As senior technical editor, Warren tests plenty of bikes, kit and components over a year, but here he’s selected just four of his favourites.
Best kit of the year
Spurcycle Multi Pouch
Spurcycle’s simple multi-pouches can be clipped together and its become my personal pocket organiser on every ride Warren Rossiter / Immediate media
This one’s quite a simple thing; it’s a pocket pouch made from ultralight Dyneema Cuben fabric with a YKK storm sip.
Weighing just 14g it’s feathery light, but generously sized measuring 11.5cmx19cm. The clever bit about the pouch is the snap-together poppers, which means you can clip one or more together.
The Multi Pouch has been and essential bit of kit for all of my riding this year; I can store my phone, multi-tool, wallet or ID, along with energy bars or whatever I feel the need to carry, and they stay put and stay dry.
Sadly, Spurcycle has sold out of the Multi Pouch at the minute, but as soon as they come back into stock I’d recommend them wholeheartedly.
Specialized Prevail II with ANGi
The S-Works Prevail was my favourite helmet and this new version, which adds MIPS and ANGi, is now my first choice Warren Rossiter / Immediate media
My second choice is a bit more recent. For most of the year I’ve favoured the original Prevail II for its airy comfort, but just a couple of months ago Specialized sent through the newly updated Prevail
This latest helmet comes with Specialized’s very clever ANGi tracking and emergency warning widget. But that’s not all, MIPS has been added to the Prevail too, and it’s no ordinary MIPS system.

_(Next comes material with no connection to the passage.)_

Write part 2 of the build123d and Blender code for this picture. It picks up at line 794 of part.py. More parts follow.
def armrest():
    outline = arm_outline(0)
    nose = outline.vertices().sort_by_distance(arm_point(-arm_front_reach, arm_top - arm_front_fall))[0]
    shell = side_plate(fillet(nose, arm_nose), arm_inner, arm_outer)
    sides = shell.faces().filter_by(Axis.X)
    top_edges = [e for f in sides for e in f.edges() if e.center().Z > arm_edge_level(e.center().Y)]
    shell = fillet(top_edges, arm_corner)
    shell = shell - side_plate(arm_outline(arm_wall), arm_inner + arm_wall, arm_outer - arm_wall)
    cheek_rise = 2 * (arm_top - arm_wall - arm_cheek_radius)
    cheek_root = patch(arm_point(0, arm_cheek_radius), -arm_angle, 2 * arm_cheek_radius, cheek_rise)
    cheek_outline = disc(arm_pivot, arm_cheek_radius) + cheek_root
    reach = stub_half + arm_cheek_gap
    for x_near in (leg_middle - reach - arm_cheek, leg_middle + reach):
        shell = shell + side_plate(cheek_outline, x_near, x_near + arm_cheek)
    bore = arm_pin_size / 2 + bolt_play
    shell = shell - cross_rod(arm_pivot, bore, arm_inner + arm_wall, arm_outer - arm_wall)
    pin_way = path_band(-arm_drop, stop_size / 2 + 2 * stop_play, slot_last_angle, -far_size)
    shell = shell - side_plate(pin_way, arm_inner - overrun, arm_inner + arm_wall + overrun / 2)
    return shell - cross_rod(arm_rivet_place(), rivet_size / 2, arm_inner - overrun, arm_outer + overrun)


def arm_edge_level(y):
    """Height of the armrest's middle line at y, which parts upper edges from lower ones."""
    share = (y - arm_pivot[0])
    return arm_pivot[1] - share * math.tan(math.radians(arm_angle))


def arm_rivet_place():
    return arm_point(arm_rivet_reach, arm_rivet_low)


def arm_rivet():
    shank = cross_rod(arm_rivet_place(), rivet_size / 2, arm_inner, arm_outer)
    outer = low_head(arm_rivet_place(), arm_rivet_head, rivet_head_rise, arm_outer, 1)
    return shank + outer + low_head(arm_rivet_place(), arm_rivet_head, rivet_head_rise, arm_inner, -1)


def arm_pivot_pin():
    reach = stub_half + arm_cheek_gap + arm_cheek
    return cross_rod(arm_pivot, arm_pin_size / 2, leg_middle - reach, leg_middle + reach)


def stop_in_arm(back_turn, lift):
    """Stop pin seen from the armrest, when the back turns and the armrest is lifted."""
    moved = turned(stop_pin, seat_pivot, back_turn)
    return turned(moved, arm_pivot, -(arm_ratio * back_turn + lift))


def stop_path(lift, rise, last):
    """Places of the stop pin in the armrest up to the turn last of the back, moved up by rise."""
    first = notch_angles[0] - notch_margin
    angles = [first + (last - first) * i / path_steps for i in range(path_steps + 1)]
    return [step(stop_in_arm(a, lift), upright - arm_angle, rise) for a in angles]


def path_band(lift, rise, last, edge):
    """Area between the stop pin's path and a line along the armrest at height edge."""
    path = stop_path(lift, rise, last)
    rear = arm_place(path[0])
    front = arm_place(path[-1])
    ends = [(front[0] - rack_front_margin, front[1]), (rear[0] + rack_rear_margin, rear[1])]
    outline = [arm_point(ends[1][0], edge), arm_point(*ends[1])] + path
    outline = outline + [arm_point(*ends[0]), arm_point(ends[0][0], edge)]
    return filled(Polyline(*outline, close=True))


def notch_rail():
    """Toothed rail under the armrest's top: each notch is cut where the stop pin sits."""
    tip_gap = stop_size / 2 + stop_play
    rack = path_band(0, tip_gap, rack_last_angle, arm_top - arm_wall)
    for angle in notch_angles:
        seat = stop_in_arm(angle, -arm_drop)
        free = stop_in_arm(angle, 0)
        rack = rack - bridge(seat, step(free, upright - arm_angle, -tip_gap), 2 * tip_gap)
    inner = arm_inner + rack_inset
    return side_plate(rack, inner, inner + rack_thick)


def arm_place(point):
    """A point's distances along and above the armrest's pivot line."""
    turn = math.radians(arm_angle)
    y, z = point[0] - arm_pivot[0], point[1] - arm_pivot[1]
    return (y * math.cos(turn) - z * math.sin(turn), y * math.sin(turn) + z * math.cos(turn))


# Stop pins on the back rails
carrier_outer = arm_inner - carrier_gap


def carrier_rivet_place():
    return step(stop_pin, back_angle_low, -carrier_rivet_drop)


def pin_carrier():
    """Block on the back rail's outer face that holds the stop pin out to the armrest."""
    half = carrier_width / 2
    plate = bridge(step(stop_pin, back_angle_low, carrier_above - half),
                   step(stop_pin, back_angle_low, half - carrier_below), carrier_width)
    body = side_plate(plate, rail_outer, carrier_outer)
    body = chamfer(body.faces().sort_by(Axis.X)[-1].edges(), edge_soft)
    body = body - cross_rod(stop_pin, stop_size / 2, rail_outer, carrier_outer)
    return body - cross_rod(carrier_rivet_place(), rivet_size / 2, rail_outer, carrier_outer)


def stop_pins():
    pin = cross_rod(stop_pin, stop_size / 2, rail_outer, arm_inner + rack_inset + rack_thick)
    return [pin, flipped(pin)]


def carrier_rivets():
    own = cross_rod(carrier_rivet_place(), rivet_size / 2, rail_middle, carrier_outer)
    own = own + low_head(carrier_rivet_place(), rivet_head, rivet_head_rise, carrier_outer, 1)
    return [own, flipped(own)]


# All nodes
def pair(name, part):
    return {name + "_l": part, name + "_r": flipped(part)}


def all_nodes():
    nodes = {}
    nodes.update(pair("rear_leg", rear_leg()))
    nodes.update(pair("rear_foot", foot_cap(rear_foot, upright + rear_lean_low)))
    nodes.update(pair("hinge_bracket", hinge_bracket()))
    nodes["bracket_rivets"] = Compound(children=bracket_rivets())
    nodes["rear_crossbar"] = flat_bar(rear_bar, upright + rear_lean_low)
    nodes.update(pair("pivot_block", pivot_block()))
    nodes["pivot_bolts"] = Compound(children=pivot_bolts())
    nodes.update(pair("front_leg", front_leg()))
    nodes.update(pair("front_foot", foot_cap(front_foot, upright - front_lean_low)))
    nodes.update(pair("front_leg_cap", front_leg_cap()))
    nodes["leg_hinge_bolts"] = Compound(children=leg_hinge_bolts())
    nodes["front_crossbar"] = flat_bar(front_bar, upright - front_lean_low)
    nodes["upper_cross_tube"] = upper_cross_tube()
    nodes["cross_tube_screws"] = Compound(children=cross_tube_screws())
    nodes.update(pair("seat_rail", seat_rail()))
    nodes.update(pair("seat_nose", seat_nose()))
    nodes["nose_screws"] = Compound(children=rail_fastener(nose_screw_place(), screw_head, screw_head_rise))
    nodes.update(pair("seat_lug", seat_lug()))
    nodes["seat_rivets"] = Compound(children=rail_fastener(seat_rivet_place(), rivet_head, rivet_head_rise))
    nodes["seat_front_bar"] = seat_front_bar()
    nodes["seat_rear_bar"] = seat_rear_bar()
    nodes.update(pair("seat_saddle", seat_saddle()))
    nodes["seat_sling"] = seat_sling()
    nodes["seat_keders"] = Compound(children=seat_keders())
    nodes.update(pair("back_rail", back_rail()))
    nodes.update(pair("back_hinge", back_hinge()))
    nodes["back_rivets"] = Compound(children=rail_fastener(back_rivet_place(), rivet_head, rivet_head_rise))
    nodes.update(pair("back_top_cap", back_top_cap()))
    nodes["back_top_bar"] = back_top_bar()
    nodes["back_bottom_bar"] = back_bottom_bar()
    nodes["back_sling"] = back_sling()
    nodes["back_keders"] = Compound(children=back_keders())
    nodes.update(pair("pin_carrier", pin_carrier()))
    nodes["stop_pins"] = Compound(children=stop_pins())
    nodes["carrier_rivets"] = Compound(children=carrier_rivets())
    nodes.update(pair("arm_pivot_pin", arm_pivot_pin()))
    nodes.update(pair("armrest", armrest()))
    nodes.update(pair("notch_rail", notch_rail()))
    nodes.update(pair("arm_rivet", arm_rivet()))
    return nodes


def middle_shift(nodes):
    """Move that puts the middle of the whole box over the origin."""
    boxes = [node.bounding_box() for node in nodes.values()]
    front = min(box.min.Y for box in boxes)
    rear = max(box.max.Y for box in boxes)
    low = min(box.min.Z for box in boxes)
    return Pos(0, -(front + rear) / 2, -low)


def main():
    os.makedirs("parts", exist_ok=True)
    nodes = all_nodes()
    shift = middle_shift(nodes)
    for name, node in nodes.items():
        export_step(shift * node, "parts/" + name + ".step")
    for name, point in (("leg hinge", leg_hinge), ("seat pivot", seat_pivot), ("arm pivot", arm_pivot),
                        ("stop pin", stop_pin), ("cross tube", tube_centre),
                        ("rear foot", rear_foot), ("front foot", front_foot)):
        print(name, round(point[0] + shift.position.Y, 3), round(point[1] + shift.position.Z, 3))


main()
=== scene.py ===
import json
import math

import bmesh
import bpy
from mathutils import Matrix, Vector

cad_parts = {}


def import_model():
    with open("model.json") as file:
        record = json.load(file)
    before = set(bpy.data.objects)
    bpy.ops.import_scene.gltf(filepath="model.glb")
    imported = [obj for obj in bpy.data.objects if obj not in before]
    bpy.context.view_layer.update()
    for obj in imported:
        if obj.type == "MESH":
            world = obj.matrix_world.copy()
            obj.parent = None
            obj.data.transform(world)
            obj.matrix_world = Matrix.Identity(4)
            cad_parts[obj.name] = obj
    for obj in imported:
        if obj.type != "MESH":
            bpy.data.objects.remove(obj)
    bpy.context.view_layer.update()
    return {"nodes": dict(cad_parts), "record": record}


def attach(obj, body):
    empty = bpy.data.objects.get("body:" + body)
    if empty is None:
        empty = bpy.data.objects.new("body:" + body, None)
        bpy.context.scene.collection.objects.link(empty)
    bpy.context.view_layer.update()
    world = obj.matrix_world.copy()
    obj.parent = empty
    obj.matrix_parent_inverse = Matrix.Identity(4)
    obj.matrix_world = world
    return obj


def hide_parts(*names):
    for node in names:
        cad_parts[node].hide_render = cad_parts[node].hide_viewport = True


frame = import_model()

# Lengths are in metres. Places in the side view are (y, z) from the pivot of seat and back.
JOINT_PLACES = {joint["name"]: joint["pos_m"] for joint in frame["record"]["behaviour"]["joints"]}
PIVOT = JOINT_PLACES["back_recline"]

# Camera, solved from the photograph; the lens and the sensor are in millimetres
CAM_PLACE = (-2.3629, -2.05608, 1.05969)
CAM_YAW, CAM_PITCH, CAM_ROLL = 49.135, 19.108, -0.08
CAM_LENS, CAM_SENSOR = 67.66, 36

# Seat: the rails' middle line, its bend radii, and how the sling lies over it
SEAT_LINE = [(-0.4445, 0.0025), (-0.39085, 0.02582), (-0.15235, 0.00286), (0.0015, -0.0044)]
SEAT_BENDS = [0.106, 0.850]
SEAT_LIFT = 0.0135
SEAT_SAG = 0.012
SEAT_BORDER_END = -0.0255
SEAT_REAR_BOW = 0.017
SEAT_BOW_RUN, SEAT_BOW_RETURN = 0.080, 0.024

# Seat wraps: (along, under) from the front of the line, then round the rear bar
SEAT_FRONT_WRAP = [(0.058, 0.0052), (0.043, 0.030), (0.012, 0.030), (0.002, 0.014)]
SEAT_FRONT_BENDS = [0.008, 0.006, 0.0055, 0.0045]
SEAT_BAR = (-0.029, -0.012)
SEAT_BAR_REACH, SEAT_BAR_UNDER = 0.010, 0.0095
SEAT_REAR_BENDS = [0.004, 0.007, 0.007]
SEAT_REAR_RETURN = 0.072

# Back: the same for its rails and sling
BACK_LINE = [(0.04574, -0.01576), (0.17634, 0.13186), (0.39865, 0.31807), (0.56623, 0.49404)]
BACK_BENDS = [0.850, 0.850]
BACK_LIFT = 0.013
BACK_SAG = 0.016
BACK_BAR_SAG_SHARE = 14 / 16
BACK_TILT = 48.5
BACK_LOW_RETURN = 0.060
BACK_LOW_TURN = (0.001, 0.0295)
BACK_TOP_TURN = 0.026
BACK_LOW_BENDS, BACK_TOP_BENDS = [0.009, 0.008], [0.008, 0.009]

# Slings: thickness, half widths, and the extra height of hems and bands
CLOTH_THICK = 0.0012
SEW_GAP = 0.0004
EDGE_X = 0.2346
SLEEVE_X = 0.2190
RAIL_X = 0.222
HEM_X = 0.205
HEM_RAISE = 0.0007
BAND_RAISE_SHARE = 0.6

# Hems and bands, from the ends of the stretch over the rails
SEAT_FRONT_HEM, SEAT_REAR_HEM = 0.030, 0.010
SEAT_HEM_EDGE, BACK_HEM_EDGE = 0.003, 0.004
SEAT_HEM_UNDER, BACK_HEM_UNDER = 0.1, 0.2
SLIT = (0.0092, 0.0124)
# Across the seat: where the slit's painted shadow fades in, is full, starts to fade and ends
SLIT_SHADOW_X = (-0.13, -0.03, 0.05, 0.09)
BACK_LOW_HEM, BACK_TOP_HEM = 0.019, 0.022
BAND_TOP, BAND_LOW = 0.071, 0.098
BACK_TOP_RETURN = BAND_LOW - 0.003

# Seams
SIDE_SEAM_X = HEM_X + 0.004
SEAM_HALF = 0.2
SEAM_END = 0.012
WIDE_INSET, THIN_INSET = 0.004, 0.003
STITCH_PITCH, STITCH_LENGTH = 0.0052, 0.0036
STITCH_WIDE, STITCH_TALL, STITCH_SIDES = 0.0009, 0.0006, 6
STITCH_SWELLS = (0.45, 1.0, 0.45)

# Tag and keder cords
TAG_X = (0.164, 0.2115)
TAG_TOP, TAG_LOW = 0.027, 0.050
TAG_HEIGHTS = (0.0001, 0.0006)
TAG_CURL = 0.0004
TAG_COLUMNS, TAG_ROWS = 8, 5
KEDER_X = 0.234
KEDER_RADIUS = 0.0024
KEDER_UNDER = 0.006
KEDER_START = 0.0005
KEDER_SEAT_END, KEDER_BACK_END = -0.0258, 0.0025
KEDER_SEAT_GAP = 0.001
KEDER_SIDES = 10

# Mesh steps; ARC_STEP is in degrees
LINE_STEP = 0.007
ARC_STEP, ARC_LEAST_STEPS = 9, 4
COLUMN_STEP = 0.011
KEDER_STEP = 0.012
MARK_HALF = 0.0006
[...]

The slip-plane technology has been integrated into the pad fixings so it’s not an extra insert (which can affect both fit and airflow). This ANGi system works for me, because I’d say about 90 percent of my riding is testing bikes during the week, so I’m usually riding alone. It’s no small comfort that if the worst happened I can rely on my helmet (in combination with Specialized’s ride app) to send out an emergency message should I be unable to reach help myself.
Super Socks custom socks
SuperSocks’ website offers custom socks where you upload your own photos, I got these blue beauties to match my shoes with my cat Spooky as the pattern Warren Rossiter / Immediate media
Socks used to be just that, things to cover your feet and stop your feet getting too sweaty when riding hard. The sock game however has come on strong, with more and more out-there designs to stand out from the Lycra crowd.

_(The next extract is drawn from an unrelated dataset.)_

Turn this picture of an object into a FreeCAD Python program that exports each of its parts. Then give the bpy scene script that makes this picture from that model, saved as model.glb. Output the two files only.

I’ve got some choice designs from Defeet, Pacifico, Madison and Castelli, but it’s only when I came across Super Socks website that things got weird.
You simply upload any image, choose a colour, design, size and quantity and hit buy. I keep ordering them and I’m impressed by how quickly they ship — it’s been within a week every time I’ve bought them.
Whilst these aren’t the most ‘technical’ of sock they look great, are a good length and fit really well. I probably shouldn’t be spending quite so much on socks with stupid pictures of my cat on them though.
Specialized Body Geometry Power Pro Elaston
Specialized’s Power Pro Elaston is my pick of the short saddle trends and has fast become my go-to saddle Warren Rossiter / Immediate media
This year has been a bit of a revelation for me in the sitting down stakes. After plenty of recommendations from Ben Delaney, our ex-US editor-in-chief, I tried out a short saddle
I experimented and really liked models from Pro, ProLogo, and Selle Italia, but I’ve settled for the Specialized Power Pro with the Elaston. For me, the padding has been wonderfully comfortable on every bike I’ve tried it, the short nose means plenty of free movement and the shape suits me perfectly
It’s easy to dismiss the short-saddle trend as the ‘in’ thing, but I’m loving the Power Pro. It’s been the first saddle that’s made me shift away from the FiZik Aliante, a saddle design I’ve favoured for more than a decade.